Isa 40:11 He will feed His flock like a shepherd; He will gather the lambs with His arm, And carry them in His bosom, And gently lead those who are with young.
It is not over yet. Even when we close our eyes, Jesus comes to open them.
Jesus miraculous appears to them and later is suddenly gone from their sight.
At this point Jesus has not yet as he told Mary “ascended to the Father.” According to His human nature He is still limited. While He is with these disciples He is not with the others, while He is with the others He is not with them.
Since His ascension Jesus no longer appears to us as He did to these two and many more. Yet even though we cannot see Him it’s not over yet.
Earlier He told his disciples “it is to your advantage that I go away.”
Because He ascended to the Father, even according to His human nature He can give to us the promise that He is with us always. He is hidden from our eyes but He is walking with us always.
Matthew 28:20 and lo, I am with you always, even to the end of the age.
Even though He left their sight, even though He is hidden from our sight, it is not over yet.
He opens to them all of scripture and He also breaks bread with them.
This breaking of bread is not the Lord’s Supper. There is no cup involved. There is no indication that they even ate the bread. Nevertheless, Jesus reveals himself to them in the breaking of bread as He reveals Himself to us in the breaking of bread at the Lord’s Supper. It is not the Lord’s Supper, but it is the Lord fellowshipping with them as He does with us in Communion.

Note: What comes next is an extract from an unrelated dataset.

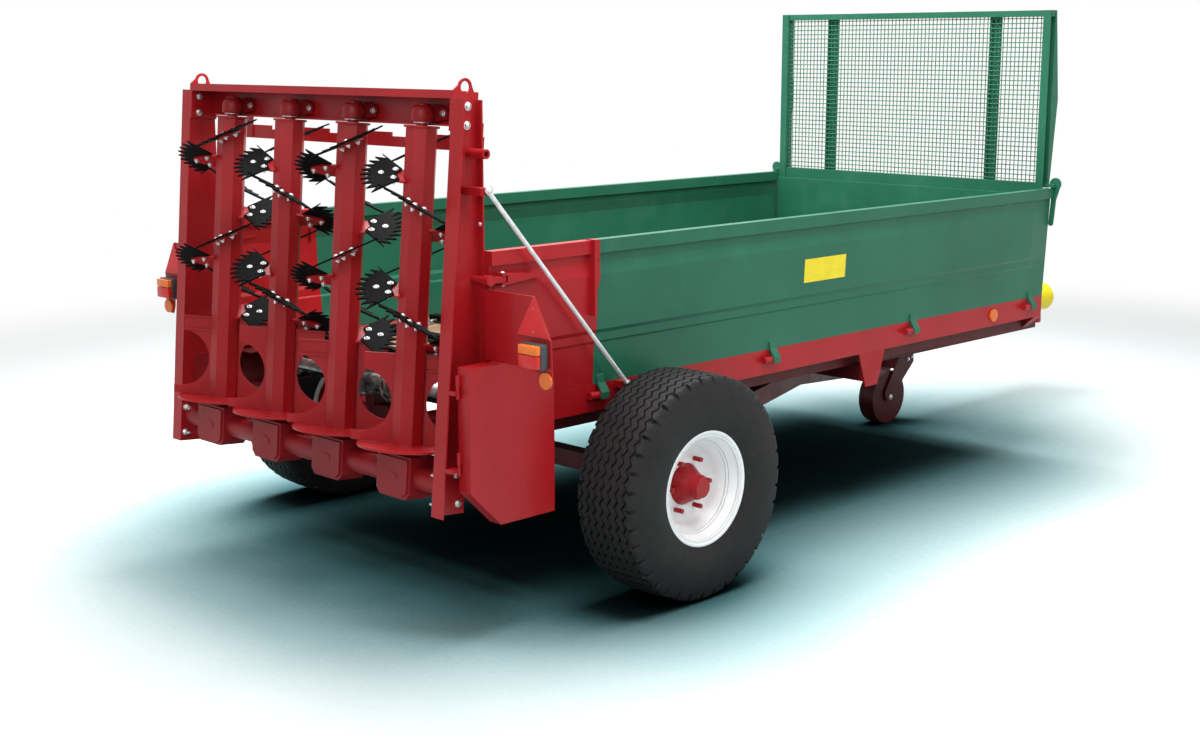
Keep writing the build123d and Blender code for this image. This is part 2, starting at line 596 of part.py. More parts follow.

When I was in Germany I visited a church where they had three sermons. They were in different languages and given by different speakers. I commented on it later to one of the members.
“Why do you have three sermons?”
“The sermon is the most important part of the service.”
Jesus did indeed discuss the scriptures, opening the scriptures to the hearts of the disciples. Yet even there it is not the sermon that is of main importance but the word. It is the Scriptures which matter. In the sermon we wrestle with the word of God seeking to understand it, seeking to bend our lives around it. We don’t bend His word to fit our lives, but we do try to see our lives through His word. The sermon is there to help us wrestle with God’s word, but still, it is the scriptures which are the key.
But it is not over yet the scriptures by themselves do not open their hearts to see Jesus, but the word and the breaking of bread, the word and the sacrament. These two go together like peanut butter and jelly, like Jim and Pam. It is the word which burns in the hearts and the breaking of bread which opens their eyes.
The western church tends to overemphasize the rational, the word. The eastern church tends to over emphasize the mystical, the sacraments. It is word and breaking of bread through which Jesus is revealed to the Emmaus Disciples and it is word and sacrament through which he is revealed to us.
Acts 2:42 they continued steadfastly in the apostles’ doctrine and fellowship, in the breaking of bread, and in prayers.
It is not over yet, Jesus reveals Himself in the word and the sacraments. As long as Jesus lives it is still Easter. As long as we have word and sacrament Jesus walks with us.
I learned on November 6th not to walk away even when Freeman is flat on his face. More importantly the Emmaus disciples learned not to walk away even when Jesus was in the grave. It’s not over yet, Jesus lives.